Predicted transmittance time for a 400 Kbytes file: 0.1073 seconds


## **Problem 4**

In [38]:
# Data
temperature = np.array([110, 110, 111, 111, 112, 112, 114, 114, 117, 117, 122, 122, 130, 130, 143, 143])
stirring_rate = np.array([30, 32, 34, 36, 38, 40, 42, 44, 46, 48, 50, 52, 54, 56, 58, 60])
yield_percent = np.array([70.27, 72.29, 72.57, 74.69, 76.09, 73.14, 75.61, 69.56, 74.41, 73.49, 79.18, 75.44, 81.71, 83.03, 76.98, 80.99])


#### (a) Compute the correlation coefficient between temperature and yield, between stirring rate and yield, and between temperature and stirring rate.

In [42]:
# Calculate correlation coefficients
corr_temp_yield = pearsonr(temperature, yield_percent)[0]
corr_stir_yield = pearsonr(stirring_rate, yield_percent)[0]
corr_temp_stir = pearsonr(temperature, stirring_rate)[0]
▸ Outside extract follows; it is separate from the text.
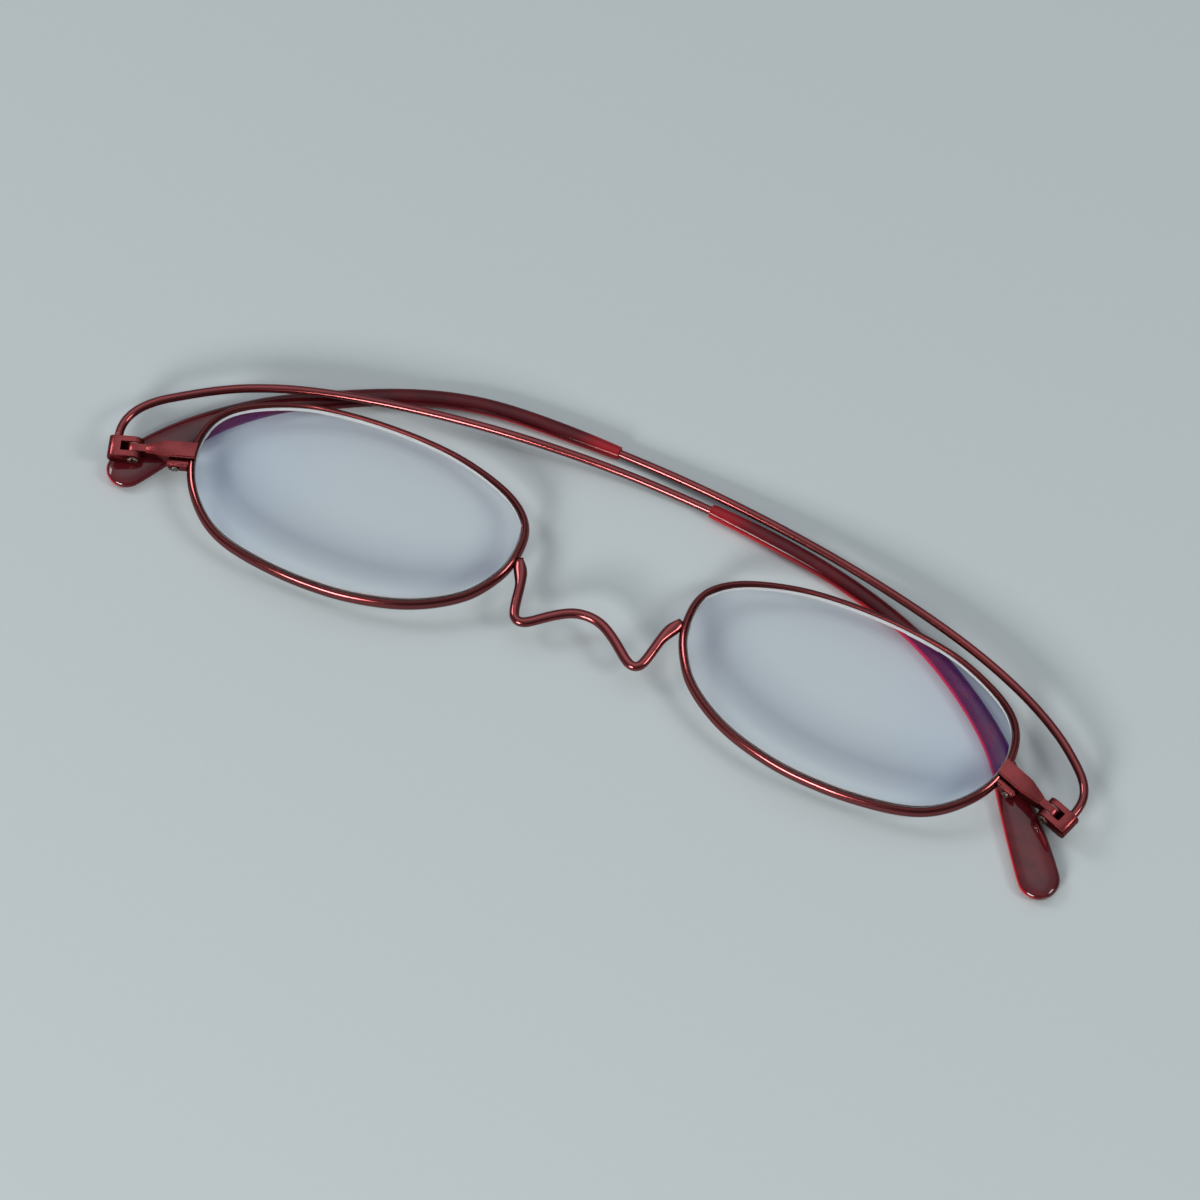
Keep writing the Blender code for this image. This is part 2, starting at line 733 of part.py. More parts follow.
def temple_line(side):
    """The temple's line in its hinge's frame, as a function of the distance from the elbow's foot."""
    start = FORK_WIDTH / 2 + ELBOW_STAND
    points = [(SOCKET_OUT + u * TEMPLE_REACH, start + v * TEMPLE_REACH) for u, v in side.shares]
    at, whole = by_length(spline(points))
    drop = FRONT_LEVEL - TIP_THICKNESS / 2
    sleeve_drop = FRONT_LEVEL - SLEEVE_DIAMETER / 2

    def place(distance):
        x, y = at(max(distance, 0.0))
        y += min(distance, 0.0)
        share = np.clip((distance - side.slope_start) / (SLOPE_END - side.slope_start), 0, 1)
        ease = share ** 2 * (3 - 2 * share)
        along = np.clip((distance - side.sleeve_start) / (whole - side.sleeve_start), 0, 1)
        low = sleeve_drop + (drop - sleeve_drop) * tip_share(along)
        return np.array([x, y, -low * ease])

    return place, whole


def tip_share(along):
    lengths, shares = zip(*TIP_SHARES)
    return float(np.interp(along, lengths, shares))


def temple_wire(side):
    place, whole = temple_line(side)
    elbow = whole * ELBOW_SHARE
    end = side.sleeve_start + CORE_LENGTH
    distances = [-ELBOW_STAND - SOCKET_DEPTH] + [elbow * i / ELBOW_STEPS for i in range(ELBOW_STEPS)]
    distances += [elbow + (end - elbow) * i / WIRE_STEPS for i in range(WIRE_STEPS + 1)]
    places = np.array([place(distance) for distance in distances])
    places[:, 0] *= side.sign
    wire = loft(round_rings(places, TEMPLE_DIAMETER / 2, WIRE_SIDES))
    return seat(finish("temple_wire_" + side.name, wire, metal("temple")), side.hinge)


def tip_ring(place, across, up, width, height):
    """An oval section with a narrow flat top and underside."""
    flat = math.sin(math.pi / 2 - math.pi / TIP_SIDES) ** (2 / TIP_SQUARENESS)
    ring = []
    for i in range(TIP_SIDES):
        a = 2 * math.pi * (i + 0.5) / TIP_SIDES
        c = math.copysign(abs(math.cos(a)) ** (2 / TIP_SQUARENESS), math.cos(a))
        s = math.copysign(abs(math.sin(a)) ** (2 / TIP_SQUARENESS), math.sin(a)) / flat
        ring.append(place + across * c * width / 2 + up * s * height / 2)
    return ring


def temple_tip(side):
    place, whole = temple_line(side)
    tip = whole - side.sleeve_start
    level = np.array((0, 0, 1))
    distances = [side.sleeve_start + tip * i / TIP_STEPS for i in range(TIP_STEPS + 1)]
    places = np.array([place(distance) for distance in distances])
    places[:, 0] *= side.sign
    tangents, across = frames_along(places)[:2]
    outer = []
    for k in range(len(places)):
        share = tip_share(k / TIP_STEPS)
        width = SLEEVE_DIAMETER + (PADDLE_WIDTH - SLEEVE_DIAMETER) * share
        height = SLEEVE_DIAMETER + (TIP_THICKNESS - SLEEVE_DIAMETER) * share
        outer.append(tip_ring(places[k], across[k], level, width, height))
    end = places[-1]
    forward = tangents[-1] * np.array((1, 1, 0))
    for i in range(1, TIP_END_STEPS + 1):
        a = math.pi / 2 * i / (TIP_END_STEPS + 1)
        spot = end + forward * math.sin(a) * PADDLE_WIDTH / 2
        wide = PADDLE_WIDTH * math.cos(a)
        tall = TIP_THICKNESS * math.cos(a) ** TIP_END_ROUNDING
        outer.append(tip_ring(spot, across[-1], level, wide, tall))
    depth = CORE_LENGTH + BORE_EXTRA
    steps = max(2, round(TIP_STEPS * depth / tip))
    inside = np.array([place(side.sleeve_start + depth * i / steps) for i in range(steps + 1)])
    inside[:, 0] *= side.sign
    bore = round_rings(inside, TEMPLE_DIAMETER / 2 + WIRE_CLEARANCE, TIP_SIDES)
    rings = bore[::-1] + outer
    paint = material("tip_translucent", TIP_RED, 0.15, 0.0)
    return seat(finish("temple_tip_" + side.name, loft(rings), paint, smooth_deg=TIP_SMOOTH_DEG), side.hinge)


# Assembly

class Side:
    """One side of the glasses, with the empties that place its pieces."""

    def __init__(self, name, sign, tilt, shares, slope_share, sleeve_share, front):
        self.name = name
        self.sign = sign
        self.shares = shares
        self.slope_start = slope_share * TEMPLE_REACH
        self.sleeve_start = sleeve_share * TEMPLE_REACH
        self.front = front
        x = END_ROOT_X + HINGE_REACH * math.cos(tilt)
        y = END_ROOT_Y - HINGE_REACH * math.sin(tilt)
        self.end = self.empty("end_frame_", x, y, tilt)
        self.hinge = self.empty("hinge_axis_", x, y, tilt)

    def empty(self, name, x, y, tilt):
        made = bpy.data.objects.new(name + self.name, None)
        bpy.context.scene.collection.objects.link(made)
        made.parent = self.front
        made.location = (self.sign * x, y, FRONT_LEVEL)
        made.rotation_euler = (0, 0, -self.sign * tilt)
        return made


def centre_on_table(root, pieces):
    """Moves the whole pair so that its bounding box stands centred on the origin."""
    bpy.context.view_layer.update()
    graph = bpy.context.evaluated_depsgraph_get()
    corners = []
    for piece in pieces:
        seen = piece.evaluated_get(graph)
        corners += [seen.matrix_world @ vertex.co for vertex in seen.data.vertices]
    spots = np.array(corners)
    low, high = spots.min(axis=0), spots.max(axis=0)
    root.location = (-(low[0] + high[0]) / 2, -(low[1] + high[1]) / 2, 0)


def main():
    start_clean()
    root = bpy.data.objects.new("glasses", None)
    bpy.context.scene.collection.objects.link(root)
    slope_left, slope_right = SLOPE_START_SHARES
    sleeve_left, sleeve_right = SLEEVE_START_SHARES
    sides = (
        Side("left", -1, TILTS[0], TEMPLE_SHARES_LEFT, slope_left, sleeve_left, root),
        Side("right", 1, TILTS[1], TEMPLE_SHARES_RIGHT, slope_right, sleeve_right, root),
    )
    pieces = [bridge(root, sides)]
    for side in sides:
        pieces += [
            rim(side),
            lens(side),
            end_piece(side),
            rim_lock(side),
            rim_lock_screw(side),
            washer(side, "hinge_washer_upper_", 1),
            washer(side, "hinge_washer_lower_", -1),
            fork(side),
            hinge_screw(side),
            temple_wire(side),
            temple_tip(side),
        ]
    centre_on_table(root, pieces)


main()
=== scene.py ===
# Folding reading glasses on a pale table: finer skins, finishes, lamps and camera
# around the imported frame. Metres, +Z up. Left and right are the photograph's.
import json
import math

import bmesh
import bpy
import numpy as np
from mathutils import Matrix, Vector


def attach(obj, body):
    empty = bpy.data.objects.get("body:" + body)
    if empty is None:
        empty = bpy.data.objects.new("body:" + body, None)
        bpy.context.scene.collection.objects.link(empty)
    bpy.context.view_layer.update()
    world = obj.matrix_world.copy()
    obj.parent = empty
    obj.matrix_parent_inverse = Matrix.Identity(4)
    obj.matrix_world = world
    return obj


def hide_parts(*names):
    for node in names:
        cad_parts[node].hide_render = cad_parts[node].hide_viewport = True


MM = 0.001

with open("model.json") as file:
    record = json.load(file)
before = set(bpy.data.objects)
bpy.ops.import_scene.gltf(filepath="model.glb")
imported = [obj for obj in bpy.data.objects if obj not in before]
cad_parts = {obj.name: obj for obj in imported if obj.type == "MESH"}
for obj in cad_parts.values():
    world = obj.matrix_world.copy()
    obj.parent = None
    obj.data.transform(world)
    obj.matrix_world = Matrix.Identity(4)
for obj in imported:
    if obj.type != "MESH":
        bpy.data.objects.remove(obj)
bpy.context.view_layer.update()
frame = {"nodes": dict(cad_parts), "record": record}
hinges = {joint["name"]: joint for joint in frame["record"]["behaviour"]["joints"]}

# Camera
CAMERA_PLACE = Vector((74.027, -177.69, 446.55)) * MM
CAMERA_TARGET = Vector((0.328, -3.791, 4.15)) * MM
CAMERA_SENSOR = 36
CAMERA_LENS = 113.81
CAMERA_CLIP = 10 * MM

# Lamps: name, place, size, watts, colour
LAMPS = (
    ("near_window", (-0.13, -0.75, 0.36), (0.30, 0.22), 5.2, (1.0, 0.98, 0.95)),
    ("right_window", (0.70, 0.05, 0.56), (0.24, 0.24), 2.0, (1.0, 0.98, 0.96)),
    ("left_window", (-0.70, 0.05, 0.56), (0.24, 0.24), 1.6, (0.98, 0.98, 1.0)),
)

# Sky: its colour, the way to its brightest part, which flat faces mirror to the camera, its
# lowest light, and each glow's strength and where it starts, as cosines from that way
SKY_COLOUR = (0.92, 0.96, 1.0, 1)
SKY_MIDDLE = (-0.153, 0.361, 0.920)
SKY_LOWEST = 0.12
SKY_GLOWS = ((0.50, 0.25), (0.60, 0.88))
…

print(f"Correlation between temperature and yield: {corr_temp_yield:.4f}")
print(f"Correlation between stirring rate and yield: {corr_stir_yield:.4f}")
print(f"Correlation between temperature and stirring rate: {corr_temp_stir:.4f}")

Correlation between temperature and yield: 0.7323
Correlation between stirring rate and yield: 0.7513
Correlation between temperature and stirring rate: 0.9064


#### (b) Do these data provide a good evidence that increasing the temperature causes the yield to increase, within the range of the data? Or might the result be due to confounding? Explain.

In [43]:
# Interpret the effect of temperature on yield
if corr_temp_yield > 0.7:
    print("There's a strong positive correlation between temperature and yield, suggesting that as temperature increases, yield also tends to increase. This could indicate that increasing the temperature causes the yield to increase within the data range.")
else:
    print("The correlation between temperature and yield is not strong enough to conclusively determine a direct causal relationship.")
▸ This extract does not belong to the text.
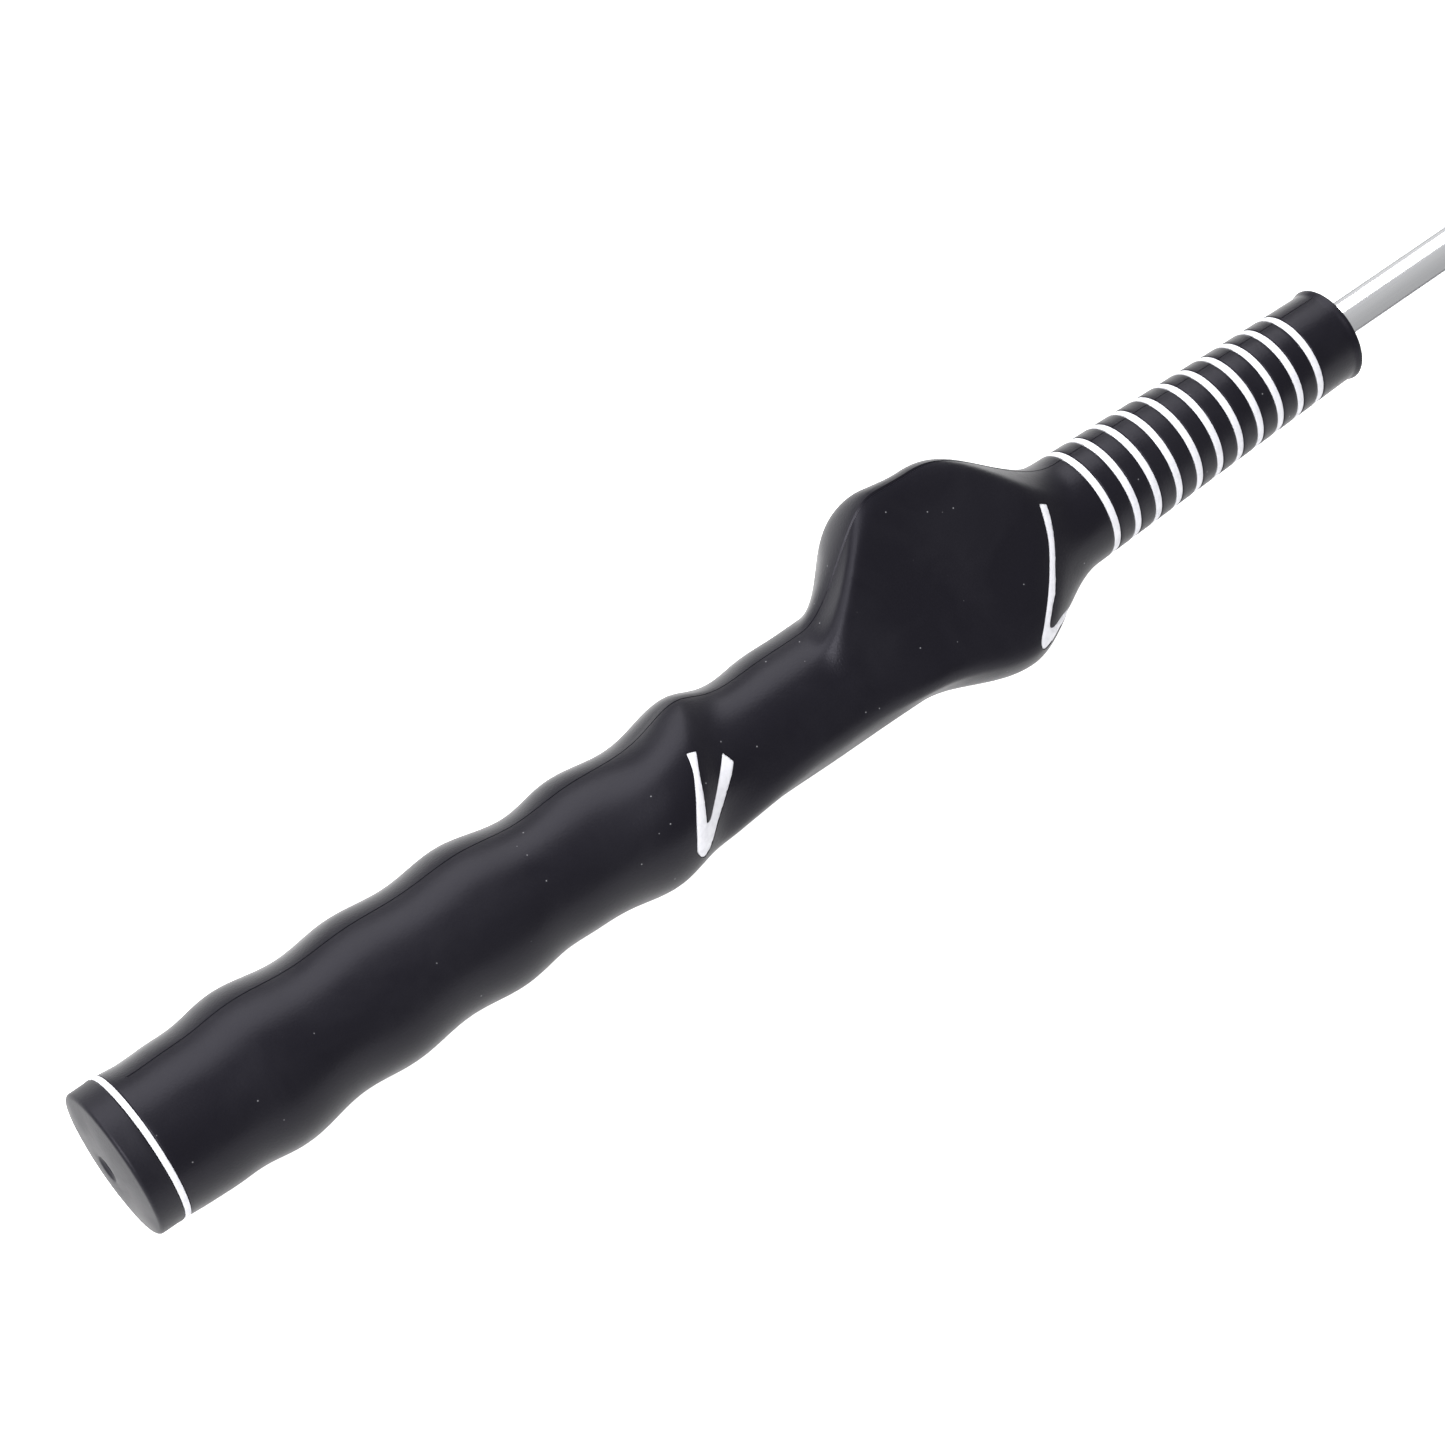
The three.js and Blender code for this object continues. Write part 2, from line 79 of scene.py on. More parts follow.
def span(node, axis=0):
    """Lowest and highest place of a node along an axis, in metres."""
    lowest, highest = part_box(node)
    return lowest[axis], highest[axis]


def centre_of(node, axis):
    """Middle place of a node along an axis, in metres."""
    return sum(span(node, axis)) / 2


axis_y = centre_of("shaft", 1)
axis_z = centre_of("shaft", 2)
zero_x = centre_of("butt_line", 0)


def along_span(node):
    """Where a node starts and ends along the stick, in millimetres from the butt line."""
    start, end = span(node)
    return (start - zero_x) / MM, (end - zero_x) / MM


def girth(node):
    """A turned node's outer radius, in millimetres."""
    low, high = span(node, 2)
    return (high - low) / 2 / MM


neck_nodes = sorted(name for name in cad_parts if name.startswith("neck_line_"))
neck_places = [sum(along_span(name)) / 2 for name in neck_nodes]
neck_pitch = (neck_places[-1] - neck_places[0]) / (len(neck_places) - 1)
mouth = along_span("grip_body")[1]
print(len(neck_nodes), "neck lines", round(neck_pitch, 2), "mm apart; the mouth is at", round(mouth, 1))

# %% [markdown]
# ## Camera
#
# The stick is seen from in front of its butt end and well above, close enough that the shaft runs
# out of the picture. A long lens of 100 mm keeps the grip nearly free of perspective. The camera
# comes first, so that every later step can be looked at from the place that matters.

# %% Place the camera
CAMERA_OFFSET = (-107.2, -289.7, 608.7)
CAMERA_TILT = 31.75
CAMERA_SWING = -38.72
LENS = 100.0
SENSOR_WIDTH = 36.0
CLIP_START = 0.01

camera_data = bpy.data.cameras.new("camera")
camera_data.lens = LENS
camera_data.sensor_width = SENSOR_WIDTH
camera_data.clip_start = CLIP_START
camera = bpy.data.objects.new("camera", camera_data)
camera.location = Vector((zero_x, axis_y, axis_z)) + MM * Vector(CAMERA_OFFSET)
camera.rotation_euler = (math.radians(CAMERA_TILT), 0.0, math.radians(CAMERA_SWING))
bpy.context.scene.collection.objects.link(camera)
bpy.context.scene.camera = camera
print("camera at", [round(c, 3) for c in camera.location])

# %% [markdown]
# ## Arithmetic that nodes can do
#
# The grip's shape follows one rule: a radius for each distance along the stick and each turn round
# it. Geometry Nodes can work that rule out at every point, but a hundred hand-placed Math nodes
# would be hard to read. `Field` lets the rule be written as ordinary arithmetic: each plus or
# minus adds one Math node. The same functions also take plain NumPy numbers.

# %% A value at every point, written as arithmetic


def math_node(operation, *values):
    """Adds a Math node to the tree that the fields among the values belong to."""
    tree = next(value.tree for value in values if isinstance(value, Field))
    node = tree.nodes.new("ShaderNodeMath")
    node.operation = operation
    for socket, value in zip(node.inputs, values):
        if isinstance(value, Field):
            tree.links.new(value.socket, socket)
        else:
            socket.default_value = float(value)
    return Field(tree, node.outputs[0])


class Field:
    """A number at every point of a Geometry Nodes mesh."""

    __array_ufunc__ = None

    def __init__(self, tree, socket):
        self.tree = tree
        self.socket = socket

    def __add__(self, other):
        return math_node("ADD", self, other)

    __radd__ = __add__

    def __sub__(self, other):
        return math_node("SUBTRACT", self, other)

    def __rsub__(self, other):
        return math_node("SUBTRACT", other, self)

    def __mul__(self, other):
        return math_node("MULTIPLY", self, other)

    __rmul__ = __mul__

    def __truediv__(self, other):
        return math_node("DIVIDE", self, other)

    def __rtruediv__(self, other):
        return math_node("DIVIDE", other, self)

    def __neg__(self):
        return math_node("MULTIPLY", self, -1.0)


def either(operation, numpy_rule):
    """A function that adds a Math node for fields and uses NumPy for plain numbers."""

    def apply(*values):
        if any(isinstance(value, Field) for value in values):
            return math_node(operation, *values)
        return numpy_rule(*values)

    return apply


smaller = either("MINIMUM", np.minimum)
larger = either("MAXIMUM", np.maximum)
size_of = either("ABSOLUTE", np.abs)
power = either("POWER", np.power)
exponent = either("EXPONENT", np.exp)
sine = either("SINE", np.sin)
cosine = either("COSINE", np.cos)
angle_to = either("ARCTAN2", np.arctan2)
root = either("SQRT", np.sqrt)
remainder = either("FLOORED_MODULO", np.mod)
exceeds = either("GREATER_THAN", lambda a, b: np.asarray(a > b, float))

DEGREE = math.pi / 180.0
print("the remainder of 370 degrees in a whole turn is", remainder(370.0, 360.0))

# %% Steps, bumps and blends that shapes are made of


def clamped(value):
    """The value kept between 0 and 1."""
    return smaller(larger(value, 0.0), 1.0)


def smooth(start, end, value):
    """Rises smoothly from 0 at start to 1 at end."""
    share = clamped((value - start) / (end - start))
    return share * share * (3.0 - 2.0 * share)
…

# Evaluate potential confounding with stirring rate
if corr_temp_stir > 0.7:
    print("However, the high correlation between temperature and stirring rate (0.9064) indicates potential confounding. This means it's difficult to determine whether the increase in yield is due solely to temperature without considering the influence of stirring rate.")


There's a strong positive correlation between temperature and yield, suggesting that as temperature increases, yield also tends to increase. This could indicate that increasing the temperature causes the yield to increase within the data range.
However, the high correlation between temperature and stirring rate (0.9064) indicates potential confounding. This means it's difficult to determine whether the increase in yield is due solely to temperature without considering the influence of stirring rate.


#### (c) Do these data provide a good evidence that increasing the stirring rate causes the yield to increase, within the range of the data? Or might the result be due to confounding? Explain

In [44]:
# Interpret the effect of stirring rate on yield
if corr_stir_yield > 0.7:
    print("There's a strong positive correlation between stirring rate and yield, suggesting that as stirring rate increases, yield also tends to increase. This could indicate that increasing the stirring rate causes the yield to increase within the data range.")
else:
    print("The correlation between stirring rate and yield is not strong enough to conclusively determine a direct causal relationship.")

# Evaluate potential confounding with temperature
if corr_temp_stir > 0.7:
    print("However, considering the high correlation between temperature and stirring rate, it's challenging to isolate the effect of stirring rate on yield without accounting for the potential confounding effect of temperature. This complexity suggests that both factors might be influencing yield, making it difficult to attribute changes in yield solely to changes in stirring rate.")


There's a strong positive correlation between stirring rate and yield, suggesting that as stirring rate increases, yield also tends to increase. This could indicate that increasing the stirring rate causes the yield to increase within the data range.
However, considering the high correlation between temperature and stirring rate, it's challenging to isolate the effect of stirring rate on yield without accounting for the potential confounding effect of temperature. This complexity suggests that both factors might be influencing yield, making it difficult to attribute changes in yield solely to changes in stirring rate.